As part of our never ending quest at EDB to simplify and automate processes with PostgreSQL, we are always exploring and researching tools that will help us streamline PostgreSQL. With that in mind, Ansible is one of our most utilized tools not because of its huge popularity in the IT community but mainly because of its capabilities.
In this blog post, we’ll explore two questions: What is Ansible, and why is it used for managing PostgreSQL?
What is Ansible?
Before we discuss the capabilities, advantages and usage of Ansible, let’s take a few steps back and review: What is Ansible? Ansible is a simple, powerful and agentless open-source software platform that is utilized for provisioning resources/software, configuring, and deploying software. Ansible was written by Michael DeHaan and acquired by RedHat in October 2015. Ansible is part of the methodology known as Infrastructure as Code (IaC) practice.
Infrastructure as Code aims to codify and manage IT Infrastructure through code. A few of the benefits of practicing Infrastructure as Code are:
- Speed and efficiency - provided by automating processes instead of keeping them manual along with the ability to fine tune and evolve these processes as they are reused
- Consistent and reliable - because processes are codified they are testable, repeatable and consistent which can be improved and reused
- In-line with DevOps initiatives - code is available for storage in a version control system, testing, and integration into continuous integration/continuous delivery pipelines
Advantages and capabilities of Ansible
With a better understanding of what Ansible is, we can look into its advantages:
Ansible is:
- Straightforward
- Easy to read and understand
- Executed in a specific order
- Powerful
- Can be used to provision/destroy resources, install and configure software
- Easily configured and reused
- Reusable
- Can be executed multiple times
- Code can be reused in other playbooks, roles, and collections
- Agentless
- No need to install any software
- Secure
- Because of no agents to install they are not prone to exploits or updates
Components of Ansible
Ansible is composed of multiple components, where these components provide additional features to Ansible which in turn greatly amplify Ansible as a management tool. A brief description of Ansible’s components and how they tie together are:
- Inventory - A configuration file that lists the IP addresses of the servers to be managed
- Playbooks - File containing configurations, policies, steps and tasks to be applied to the “Inventory”

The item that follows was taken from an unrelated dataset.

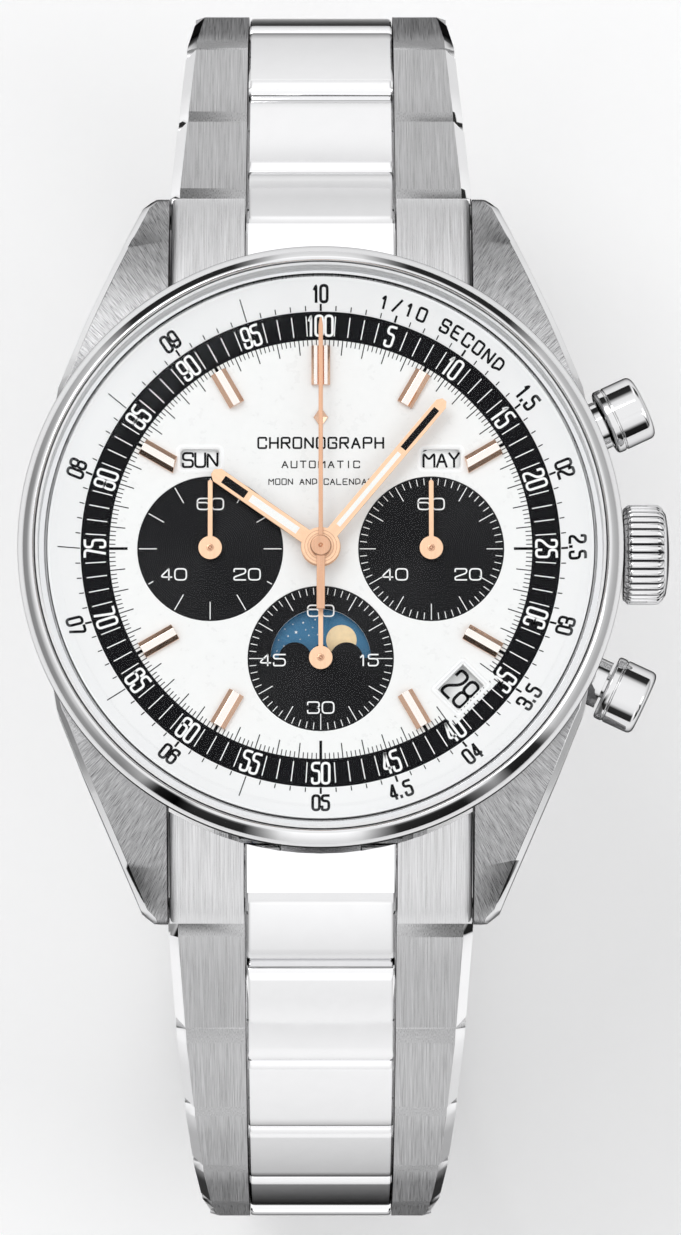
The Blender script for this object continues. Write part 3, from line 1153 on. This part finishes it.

- Plays - Tasks and/or group of tasks within an Ansible Playbook
- Tasks - Actions that are executed by a Playbook
- Roles - Logical grouping of organizing tasks, some examples: web server, database, application, etc.
- Collections - Logical grouping of roles, akin to a zip file
- Handlers - Tasks that are executed only if a primary action has been called previously
- Templates - Support the use of variables, loops, and conditional expressions which add flexibility when setup occurs
- Variables - How Ansible manages differences between systems
By mixing and matching Ansible’s components as needed, the tedious process of installing, configuring, and setting up becomes not only manageable but fast, testable, repeatable, and schedulable.
Why use Ansible to manage PostgreSQL?
The answer is not one but multiple answers, among them: Installing, configuring, and managing PostgreSQL, implementing best practices, creating/managing users, the list goes on.
Most importantly, the main reason to use Ansible is repeatability: the ability to install, configure, over and over without human errors. This is particularly useful in agile and/or DevOps environments.
It is much easier to get a better understanding with real world examples. Two real-world examples are EDB Ansible Collection and GitHub EDB Ansible, both of these repositories contain Ansible roles that target specific ansible tasks: setup, install a PostgreSQL database server, initialize a database server, setup replication, setup EDB Failover Manager (EFM), setup a Postgres Enterprise Manager (PEM) server, manage the database server, setup PgBouncer, setup PgPool, setup a Barman server for backup, setup Barman, and automate database tuning.
Adding to the previous list, other possible tasks could be:
- Provisioning cloud resources required for an installation of PostgreSQL
- Creating, managing, upgrading, and populating PostgreSQL Databases
- And the list goes on…
By no means have we listed all the possible automation tasks that can be accomplished with Ansible and PostgreSQL, in the end the targeted tasks for automation can be as short, long, simple or complicated as what you are trying to accomplish.
Conclusion
By providing real world examples and possible scenarios/solutions that can be leveraged in automation projects, we hope this blog post has explained Ansible and how it's used to manage PostgreSQL.
This is just the tip of the Ansible iceberg—that said, see you in the next blog post!